In the teaching of mindful presence, a common principle is acceptance. Rather than avoiding or resisting, we are told to allow experience to be just as it is.

The paradox of acceptance

Avoidance and resistance are themselves part of experience. Does accepting everything as is include accepting our feelings of non-acceptance?

It seems like a paradox. A wish for all our resistance and constriction to release is itself resistant and constrictive — a wish for the world to be different than it is.

Perhaps we can indeed experience complete acceptance, free of any constriction. However, we cannot get there by constricting around the idea of complete acceptance. Maybe we can only get there by not trying to get there…?

Acceptance in layers

We can understand acceptance in layers. Acceptance in the context of noticing constriction can mean not getting further constricted about the constriction. Can we accept feeling just the level of constriction we feel? And if we do not, can we at least accept that we feel constricted about our constriction rather than add yet another layer? Can we avoid feeling constricted-about-constriction-about-constriction? Acceptance has to start somewhere. Maybe it starts with laughing about the absurdity of this whole premise.
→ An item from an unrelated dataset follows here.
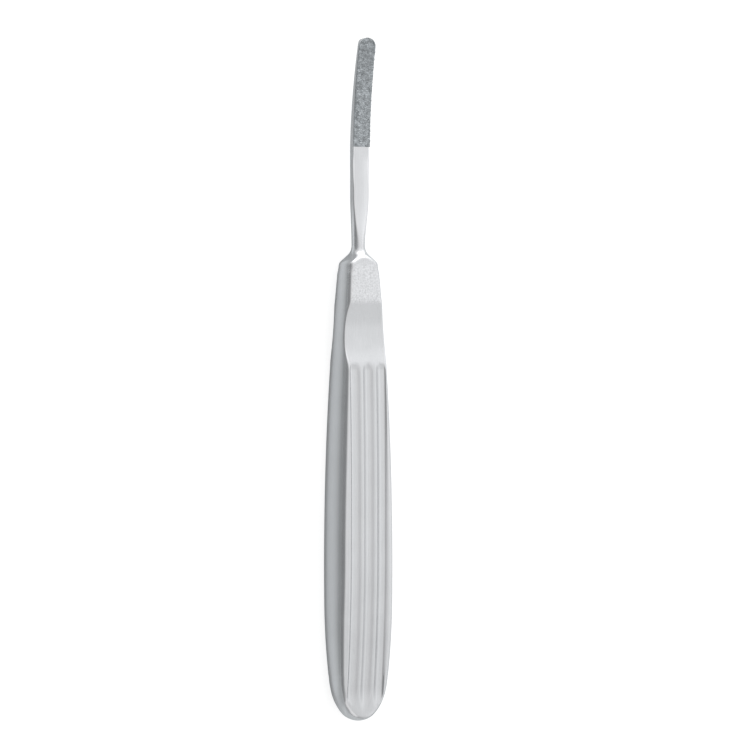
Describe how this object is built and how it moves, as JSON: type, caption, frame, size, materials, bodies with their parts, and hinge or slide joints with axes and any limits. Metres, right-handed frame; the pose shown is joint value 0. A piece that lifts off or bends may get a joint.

We can relax our constriction layer by layer. We might start with the unhealthy idea that constriction is bad. Instead, we learn to appreciate constriction. We accept how essential constriction is for our safety and health. With that perspective, we feel less constriction-about-constriction. From there, we are more ready to process our primary constrictions.

A key idea to processing constrictions is to accept them in the moment here and now without thinking that they should necessarily strengthen or loosen. Everything changes, and we can accept that the constrictions will shift and adjust along with the changing context. A healthy approach includes listening to and responding appropriately to our constrictions. We don't need to release them for the sake of releasing them. At this stage, we accept constrictions, and we accept that we don't accept whatever we're feeling constricted about. We can trust that constrictions will release when we resolve whatever issues are causing them. And we can appreciate the constrictions showing up while the issues remain unresolved.

Pure consciousness does not constrict

There is one other notable path toward acceptance. We can learn to bring attention to the open space of consciousness itself which has no qualities, for which we have no position from which to judge it, and within which everything in experience exists. Consciousness itself does not constrict and expand. It has no perspective, no reactions, no thoughts, and no sensations. Consciousness is the experience within which all these other events show up.

Perhaps acceptance is only (or primarily) the absence of resistance and rejection. In that sense, consciousness is fundamentally accepting of everything. There is no place for resistance — or really for energy of any sort — to be in relation to consciousness itself.

Somehow, we can direct attention to the fact of being conscious. But teaching how to do that is inherently challenging because consciousness itself cannot be described. We can't look at it from a distance or hear it or sense it in any other way. We can use metaphors to try to point to it. We can use techniques like in Zen to frustrate and befuddle all efforts to put it into language and concepts. We can engage in meditative practices. Some teachings seem to work more effectively than others at getting people to have this experience with awareness centering in pure consciousness. Still, it is an experience we can simply have or not with no plain way to directly communicate it to anyone else.

Notably, practicing this sort of pure conscious present awareness tends to bring other changes within experience. Constrictions within consciousness tend to relax more easily and show up less often. Mindfulness practice seems to bring increased experiences of acceptance, appreciation, love, and compassion. We can do such practices and benefit from the results with an open curiosity rather than a constrictive yearning for enlightenment (which seems to itself get in the way of progress).

For more about this sort of pure-conscious-awareness perspective, read more about mindfulness and non-dual awareness.

Multiple ways to practice

Few of us will give up the rest of life's pursuits to focus on maximizing meditation time. In practice, we can do a mix of dedicated meditation practice, momentary repeated presence reminders throughout other activities, and consciously working on directed CL practices where we work on responding in healthy and appropriate ways to specific parts of our lives.

Meditative enlightenment is not necessary in order to work on any particular acceptance. We can also find acceptance through other thought processes and CL practices.